We consider the equilibrium of the pulley. The pulley is supported by the tension in the string passing underneath it. The total downward force acting on the pulley’s axle is the weight of the pulley itself plus the weight of the block suspended from it. This total load is balanced by the vertical components of the tension from the main string. Once the tension is found, we can determine the normal reaction per unit length on the pulley surface using the standard relationship for a string under tension wrapped around a curved surface.

1. Geometry of the System

Let $l$ be the total length of the string and $x$ be the horizontal distance between the nails. The pulley rests at the midpoint due to symmetry. The string forms two hypotenuses of length $l/2$ each.

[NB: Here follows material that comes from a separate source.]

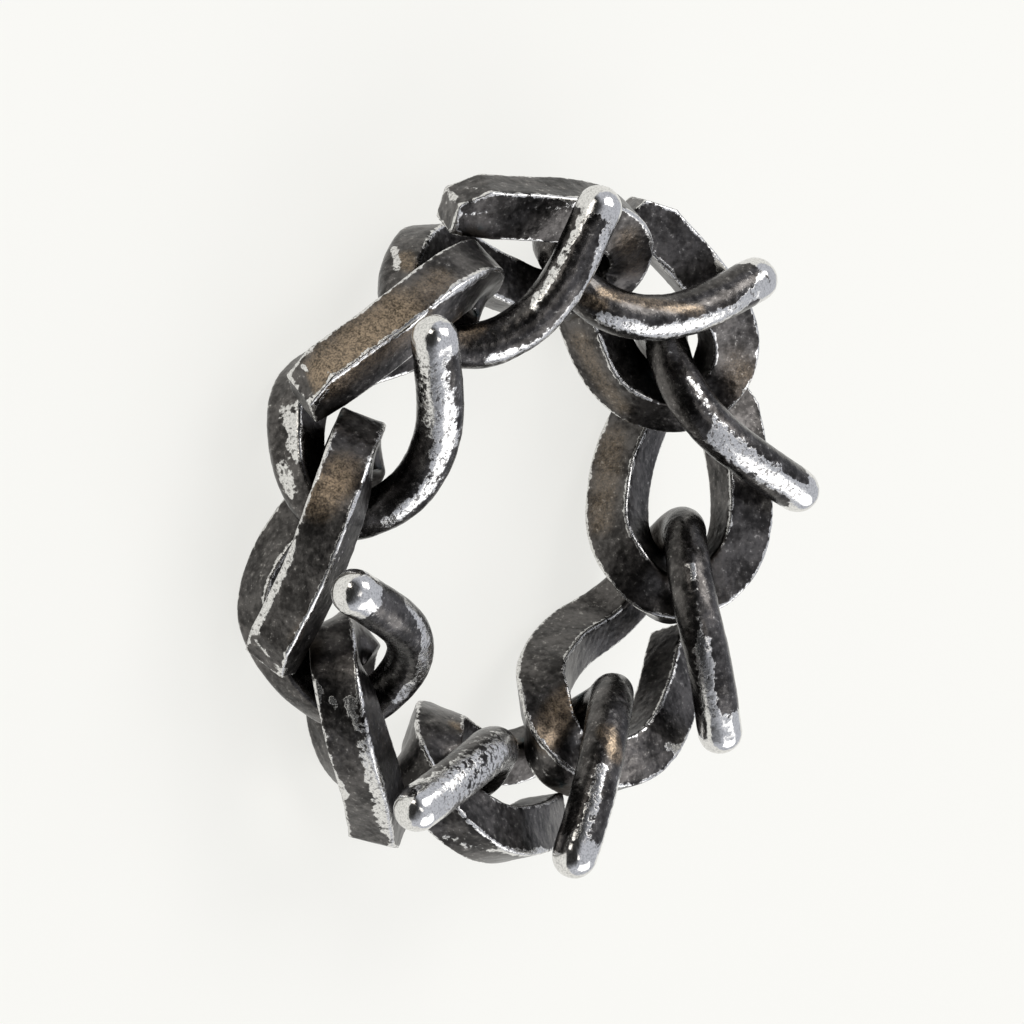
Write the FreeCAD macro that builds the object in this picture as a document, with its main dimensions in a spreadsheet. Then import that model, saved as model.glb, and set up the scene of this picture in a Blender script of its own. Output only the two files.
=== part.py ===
import FreeCAD, Part
import math
import os

from FreeCAD import Vector

os.makedirs("parts", exist_ok=True)
doc = FreeCAD.newDocument("ChainLinkRing")

# Driving sizes, in millimetres and degrees
SIZES = (
    ("bar_depth", "2.14"),
    ("bar_width", "2.32"),
    ("wire_diameter", "2.1"),
    ("edge_radius", "0.12"),
    ("bar_overhang", "1.0"),
    ("bevel_length", "1.35"),
    ("bevel_depth", "0.88"),
    ("centre_x", "-0.107"),
    ("centre_y", "0.036"),
    ("floor_offset", "0.815"),
)
sheet = doc.addObject("Spreadsheet::Sheet", "Sizes")
for row, (alias, value) in enumerate(SIZES, 1):
    sheet.set("A%d" % row, alias)
    sheet.set("B%d" % row, value)
    sheet.setAlias("B%d" % row, alias)
doc.recompute()

# Centre line of one link, from the cut end of its front bar, round the
# closed end, along the back and through the next link to the domed tip.
# turn: degrees round the finger from the tip, radius: from the finger's axis,
# height: above the back, twist: tilt of the inner face from facing outwards,
# outer and inner: how round the outer and the hole side edges are, 0 to 1,
# size: share of the full section, less where the link is squeezed through.
LINK_PATH = (
    # turn, radius, height, twist, outer, inner, size
    (14.0, 15.50, 3.70, 108, 0.0, 0.0, 1.0),
    (5.0, 14.75, 4.85, 105, 0.0, 0.0, 1.0),
    (-4.0, 14.45, 5.70, 111, 0.0, 0.0, 1.0),
    (-13.0, 14.15, 6.00, 116, 0.0, 0.0, 1.0),
    (-21.0, 13.50, 5.50, 124, 0.0, 0.0, 1.0),
    (-26.0, 12.50, 4.45, 146, 0.0, 0.0, 1.0),
    (-24.0, 11.10, 3.65, 176, 0.0, 0.0, 1.0),
    (-17.5, 10.25, 2.45, 172, 0.0, 0.0, 1.0),
    (-6.0, 10.60, 1.35, 166, 0.0, 0.0, 1.0),
    (4.5, 11.70, 0.75, 168, 0.1, 0.0, 1.0),
    (13.5, 12.90, 0.90, 175, 0.35, 0.05, 0.98),
    (22.5, 13.15, 1.65, 183, 0.7, 0.1, 0.95),
    (31.0, 12.85, 2.70, 183, 1.0, 0.2, 0.93),
    (35.5, 12.30, 3.95, 182, 1.0, 0.5, 0.93),
    (33.5, 11.05, 5.25, 184, 1.0, 1.0, 0.96),
    (26.5, 10.35, 6.45, 189, 1.0, 1.0, 1.0),
    (17.5, 10.65, 7.40, 196, 1.0, 1.0, 1.0),
    (10.0, 11.75, 8.05, 203, 1.0, 1.0, 1.0),
    (4.5, 13.25, 8.35, 211, 1.0, 1.0, 1.0),
    (0.0, 15.05, 8.50, 219, 1.0, 1.0, 1.0),
)

# How each link hangs in the chain and how long its front bar was left.
# tip: degrees round the finger to its domed tip, roll, pitch and yaw: small
# tilts in degrees about the link's own middle, out, along and up: small
# shifts, bar: length of the front bar beyond the first row of the path.
LINKS = (
    # name, tip, roll, pitch, yaw, out, along, up, bar
    ("link_1", 0, -1.5, 0.4, 0.6, 0.0, 0.05, 0.2, 0.6),
    ("link_2", 45, -0.8, -0.3, 0.1, -0.05, 0.05, 0.1, 0.6),
    ("link_3", 90, -1.3, 0.2, -0.2, 0.0, 0.1, -0.05, 0.6),
    ("link_4", 135, 0.0, 0.2, 1.0, 0.05, 0.05, -0.1, 0.6),
    ("link_5", 180, 0.1, -0.4, 0.8, -0.05, 0.05, -0.05, -0.9),
    ("link_6", 225, 1.0, 3.5, -1.1, -0.05, -0.2, -0.3, 0.1),
    ("link_7", 270, 0.5, -1.5, -1.9, -0.05, 0.1, -0.05, 0.6),
    ("link_8", 315, 1.8, -1.9, 1.0, 0.15, 0.0, 0.25, 0.6),
)


MIDDLE = Vector(12.6, -1.1, 3.95)
CORNER_TURNS = (15, 45, 75)
FLAT_SHARE = 0.02
MARGIN = 0.05
BEVEL_RUN = 1.4


def station(row):
    """Point of the centre line that a row of the path gives."""
    turn = math.radians(row[0])
    return Vector(row[1] * math.cos(turn), row[1] * math.sin(turn), row[2])


def section(centre, inward, outward, outer, inner, size):
    """Closed outline of four sides and four corners, square where outer and
    inner are 0 and round where they are 1."""
    edge = sheet.edge_radius * size
    cut_in = edge * (1 - math.sqrt(0.5))
    depth = sheet.bar_depth / 2 * size
    width = sheet.bar_width / 2 * size
    radius = sheet.wire_diameter / 2 * size

    def place(n, p):
        return centre + inward * n + outward * p

    corners = []
    for n, p, share in ((1, 1, outer), (-1, 1, outer), (-1, -1, inner), (1, -1, inner)):
        square = (
            (depth, width - edge),
            (depth - cut_in, width - cut_in),
            (depth - edge, width),
        )
        rounded = [
            (radius * math.cos(math.radians(a)), radius * math.sin(math.radians(a)))
            for a in CORNER_TURNS
        ]
        points = []
        for (x0, y0), (x1, y1) in zip(square, rounded):
            points.append(place(n * (x0 + (x1 - x0) * share), p * (y0 + (y1 - y0) * share)))
        if n * p < 0:
            points.reverse()
        corners.append((points, share))
    middles = (
        (0, 1, outer, width),
        (-1, 0, (outer + inner) / 2, depth),
        (0, -1, inner, width),
        (1, 0, (outer + inner) / 2, depth),
    )
    edges = []
    for k in range(4):
        points, share = corners[k]
        edges.append(Part.Arc(*points).toShape())
        start = points[2]
        end = corners[(k + 1) % 4][0][0]
        n, p, share, half = middles[k]
        if share > FLAT_SHARE:
            reach = half + (radius - half) * share
            edges.append(Part.Arc(start, place(n * reach, p * reach), end).toShape())
        else:
            edges.append(Part.LineSegment(start, end).toShape())
    return Part.Wire(edges)


def smooth(values, parameters, where):
    """Value between the rows of the path."""
    for k in range(len(parameters) - 1):
        if where <= parameters[k + 1] + 1e-9:
            part = (where - parameters[k]) / (parameters[k + 1] - parameters[k])
            return values[k] + (values[k + 1] - values[k]) * part
    return values[-1]


def frame(path, twist, where):
    """Centre, direction, inward and outward axes of the bar at one place."""
    centre = path.value(where)
    along = path.tangent(where)[0]
    around = math.atan2(centre.y, centre.x)
    out = Vector(math.cos(around), math.sin(around), 0)
    tilt = math.radians(twist)
    inward = out * math.cos(tilt) + Vector(0, 0, 1) * math.sin(tilt)
    inward = (inward - along * inward.dot(along)).normalize()
    return centre, along, inward, inward.cross(along)


# One link as a bar lofted through its sections
path = Part.BSplineCurve()
points = [station(row) for row in LINK_PATH]
lengths = [0.0]
for a, b in zip(points, points[1:]):
    lengths.append(lengths[-1] + a.distanceToPoint(b))
knots = [length / lengths[-1] for length in lengths]
path.interpolate(Points=points, Parameters=knots)
sections = []
centre, along, inward, outward = frame(path, LINK_PATH[0][3], knots[0])
bar_end = (centre, along, inward, outward)
for back in (sheet.bar_overhang, sheet.bar_overhang / 2):
    sections.append(section(centre - along * back, inward, outward, 0.0, 0.0, 1.0))
STEPS = 2
for k in range((len(LINK_PATH) - 1) * STEPS + 1):
    row, step = divmod(k, STEPS)
    where = knots[row]
    if step:
        where += (knots[row + 1] - knots[row]) * step / STEPS
    twist, outer, inner, size = (
        smooth([r[c] for r in LINK_PATH], knots, where) for c in (3, 4, 5, 6)
    )
    centre, along, inward, outward = frame(path, twist, where)
    sections.append(section(centre, inward, outward, outer, inner, size))
tip_end = (centre, along)

bar = doc.addObject("Part::Feature", "LinkBar")
bar.Shape = Part.makeLoft(sections, True, False)

# Domed tip of the wire
tip = doc.addObject("Part::Sphere", "LinkTip")
tip.setExpression("Radius", "Sizes.wire_diameter / 2")
tip.Placement = FreeCAD.Placement(tip_end[0], FreeCAD.Rotation())
blank = doc.addObject("Part::Fuse", "LinkBlank")
blank.Base = bar
blank.Tool = tip
doc.recompute()


def end_block(length):
    """Block that leaves the front bar's flat end, with its bevel on the outer face."""
    centre, along, inward, outward = bar_end
    top = sheet.bar_width / 2
    reach = sheet.bar_overhang - length + MARGIN
    side = sheet.bar_depth / 2 + MARGIN
    above = top + sheet.bevel_depth * (BEVEL_RUN - 1)
    origin = centre - along * length
    profile = (
        (0.0, -top - MARGIN),
        (0.0, top - sheet.bevel_depth),
        (sheet.bevel_length, top),
        (sheet.bevel_length * BEVEL_RUN, above),
        (-reach, above),
        (-reach, -top - MARGIN),
    )
    corners = [origin + along * x + outward * y - inward * side for x, y in profile]
    face = Part.Face(Part.makePolygon(corners + corners[:1]))
    return face.extrude(inward * side * 2)


blocks = {}
for name, tip_turn, roll, pitch, yaw, out, sideways, up, length in LINKS:
    if length not in blocks:
        block = doc.addObject("Part::Feature", "EndBlock%d" % (len(blocks) + 1))
        block.Shape = end_block(length)
        blocks[length] = block

# The eight links, each turned on by an equal step round the finger
for name, tip_turn, roll, pitch, yaw, out, sideways, up, length in LINKS:
    link = doc.addObject("Part::Cut", name)
    link.Label = name
    link.Base = blank
    link.Tool = blocks[length]
    tilt = Vector(roll, pitch, yaw)
    lean = FreeCAD.Placement(
        MIDDLE + Vector(out, sideways, up),
        FreeCAD.Rotation(tilt, tilt.Length),
    ).multiply(FreeCAD.Placement(-MIDDLE, FreeCAD.Rotation()))
    step = FreeCAD.Placement(
        Vector(sheet.centre_x, sheet.centre_y, sheet.floor_offset),
        FreeCAD.Rotation(Vector(0, 0, 1), tip_turn),
    )
    link.Placement = step.multiply(lean)
doc.recompute()

# Every object is sound before anything is written
names = [row[0] for row in LINKS]
for item in doc.Objects:
    if "Invalid" in item.State or "Error" in item.State:
        raise RuntimeError("%s did not compute" % item.Label)
for name in names:
    shape = doc.getObject(name).Shape
    if shape.isNull() or not shape.isValid() or len(shape.Solids) != 1:
        raise RuntimeError("%s is not one sound solid" % name)
box = FreeCAD.BoundBox()
for name in names:
    shape = doc.getObject(name).Shape
    box.add(shape.BoundBox)
    shape.exportStep("parts/%s.step" % name)
print("size %.2f x %.2f x %.2f mm" % (box.XLength, box.YLength, box.ZLength))
print("lowest %.3f" % box.ZMin)
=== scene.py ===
import math
from collections import namedtuple

import bpy
import numpy as np
from bpy.props import FloatProperty, FloatVectorProperty, IntProperty, PointerProperty
from bpy.types import Operator, Panel, PropertyGroup
from mathutils import Matrix, Vector
from mathutils.kdtree import KDTree


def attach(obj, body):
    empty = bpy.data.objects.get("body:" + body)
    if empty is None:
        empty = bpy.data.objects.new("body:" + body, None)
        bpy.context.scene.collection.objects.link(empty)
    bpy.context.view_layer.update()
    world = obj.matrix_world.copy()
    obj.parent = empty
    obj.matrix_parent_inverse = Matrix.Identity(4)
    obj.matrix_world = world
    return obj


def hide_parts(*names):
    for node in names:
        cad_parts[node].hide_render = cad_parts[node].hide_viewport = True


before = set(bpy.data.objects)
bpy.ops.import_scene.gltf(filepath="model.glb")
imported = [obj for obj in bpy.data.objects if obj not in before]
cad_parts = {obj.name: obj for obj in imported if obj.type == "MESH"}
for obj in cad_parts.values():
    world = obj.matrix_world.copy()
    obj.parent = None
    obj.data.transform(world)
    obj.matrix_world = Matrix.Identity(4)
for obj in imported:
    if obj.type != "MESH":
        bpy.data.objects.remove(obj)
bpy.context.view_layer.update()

bl_info = {
    "name": "Chain Link Ring",
    "version": (1, 0, 0),
    "blender": (4, 5, 0),
    "location": "View3D > Sidebar > Chain Ring",
    "description": "Dresses a ring of open curb links in blackened, rubbed silver",
    "category": "Object",
}

MM = 0.001
LINKS = ["link_%d" % number for number in range(1, 9)]
STEP = math.tau / len(LINKS)

# Centre line of one link in millimetres and degrees, seen from its own tip
CENTRE_LINE = (
    # turn, radius, height
    (16.0, 15.5, 4.2),
    (5.0, 14.7, 5.7),
    (-4.0, 14.4, 6.5),
    (-13.0, 14.1, 6.8),
    (-21.0, 13.5, 6.3),
    (-26.0, 12.5, 5.3),
    (-24.0, 11.1, 4.5),
    (-17.5, 10.2, 3.3),
    (-6.0, 10.6, 2.2),
    (4.5, 11.7, 1.6),
    (13.5, 12.9, 1.7),
    (22.5, 13.1, 2.5),
    (31.0, 12.8, 3.5),
    (35.5, 12.3, 4.8),
    (33.5, 11.0, 6.1),
    (26.5, 10.3, 7.3),
    (17.5, 10.6, 8.2),
    (10.0, 11.7, 8.9),
    (0.0, 15.0, 9.3),
)

# Furthest in millimetres that the metal lies from that line, and the shares of
# the line over which the bar turns into round wire and the wire into its tip
REACH = 1.7
ROUND_FROM = 0.58
ROUND_TO = 0.66
TIP_FROM = 0.975
TIP_TO = 0.998

# Reading wear off the mesh: how its softened copy is made, the height in
# millimetres that counts as a sharp edge, the least and the most edge wear,
# and the gaps between links in millimetres that count as closed and as open,
# which shelter the metal from wear and are darkened with painted shade
SOFT_PASSES = 14
SOFT_SHARE = 0.6
PROUD_PASSES = 3
EDGE_HEIGHT = 0.05
LEAST_EDGE = -1.0
MOST_EDGE = 1.2
GAP_CLOSED = 0.15
GAP_OPEN = 1.1
NEIGHBOUR_STEP = 3
MERGE_DISTANCE = 0.0001

# The square photo's size, the pixel that the ring's middle lies on, that
# middle in millimetres, and the width of the camera's sensor
PHOTO_SIZE = 1024
PHOTO_MIDDLE = (447.4, 503.9)
RING_MIDDLE = (-0.107, 0.036, 0.815)
SENSOR = 36.0

# Finding the metal that shows at a pixel: how squarely it faces the camera, how
# far off in pixels it may lie, and how deep in millimetres its front layer is
FACING = 0.05
NEAR_PIXELS = 3.0
SPARE_PIXELS = 1.5
FRONT_LAYER = 0.35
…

From the right-angled triangle formed by one half of the string, the horizontal span is $x/2$. If $\theta$ is the angle the string makes with the horizontal, we have: $$ \cos \theta = \frac{\text{Adjacent}}{\text{Hypotenuse}} = \frac{x/2}{l/2} = \frac{x}{l} $$

Substituting the given values ($x = 10\sqrt{2}$ m, $l = 20$ m): $$ \cos \theta = \frac{10\sqrt{2}}{20} = \frac{\sqrt{2}}{2} \implies \theta = 45^\circ $$

2. Force Equilibrium

The downward force acting on the pulley is the sum of the pulley’s weight $W_p$ and the suspended block’s weight $W_b$. $$ F_{\text{down}} = W_p + W_b = 10\sqrt{2} + 10\sqrt{2} = 20\sqrt{2} \text{ N} $$

This downward force is balanced by the vertical components of the tension $T$ from both sides of the string: $$ 2T \sin \theta = F_{\text{down}} $$ $$ 2T \sin(45^\circ) = 20\sqrt{2} $$ $$ 2T \left( \frac{1}{\sqrt{2}} \right) = 20\sqrt{2} $$ $$ T\sqrt{2} = 20\sqrt{2} \implies T = 20 \text{ N} $$

3. Normal Reaction per Unit Length

For a string under tension $T$ wrapped around a cylinder of radius $r$, the normal force exerted by the string on the surface per unit length, often denoted as $dF/dl$, is given by: $$ \frac{dN}{dl} = \frac{T}{r} $$

Substituting $T = 20$ N and $r = 10 \text{ cm} = 0.1$ m: $$ \frac{dN}{dl} = \frac{20}{0.1} = 200 \text{ N/m} $$